Young Thor is a 2D platformer/beat-‘em-up in which you play as the youthful version of the Norse god of thunder, Thor. This new character isn't based on the modern vision of Thor, but rather his original, ginger self. That's right - before becoming the model Scandinavian man with flowing, blond, Fabio-esque locks he was apparently a fire-crotch.
The gameplay is very straight forward. You have a set of moves at your disposal and you attempt to march through the level obliterating everything in your path. Young Thor also has some fun platforming sections that break up the monotony of the battles. The combat has a great level of difficulty to it, and the experience system adds replay value to a lot of the stages, since sometimes you may want to go back to gain a few more levels before trying the next stage. Some stages are easy, and some stages are hard, but it's always because of your level. If a stage is too easy then it's because you've earned the right for it to be easy.

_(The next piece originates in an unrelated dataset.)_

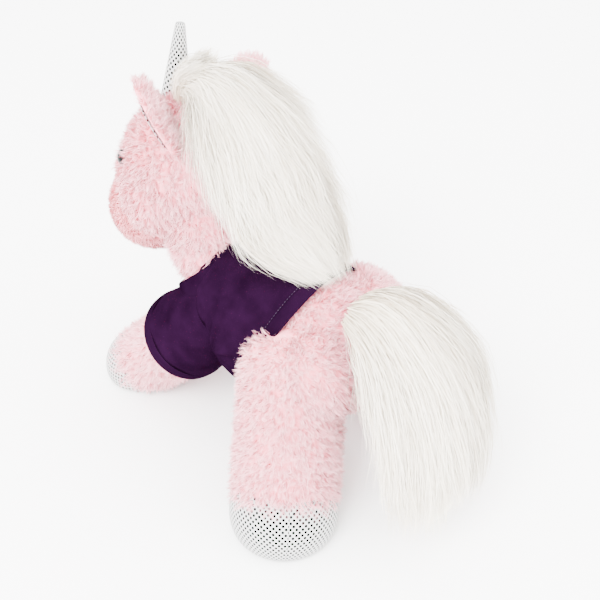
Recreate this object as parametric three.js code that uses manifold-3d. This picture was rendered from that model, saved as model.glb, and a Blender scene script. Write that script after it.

The major problem though is that the combat system is fundamentally broken. After about five minutes of playing Young Thor you'll realize that one of your attacks is ridiculously disproportionate in terms of how much damage it deals. It's also a ground-pound attack that deals damage in a much wider range than any of Thor's other attacks. From that moment on you'll never have another reason to do anything else, except for perhaps to stave off boredom. It doesn't break the entire game since you'll have access to stages intended for higher levels than you, but it does make it often quite boring.
The platforming and multi-path stages are the best things that Thor has on display. For such an inexpensive game the extra paths are a very welcome inclusion. Some of these include power ups you carry with you throughout the game, and can't be found anywhere else, which adds to the desire to go back and explore the levels once you're done.
For $5 there's enough fun to be had with Young Thor to justify the price, but if you need your games to be highly polished then you'd best look elsewhere. The combat is extremely uneven, and the controls can be imprecise at times. However, if you're looking for 1/20th the God of War experience at 1/20th the cost then you'll still be able to find some fun in this inexpensive package.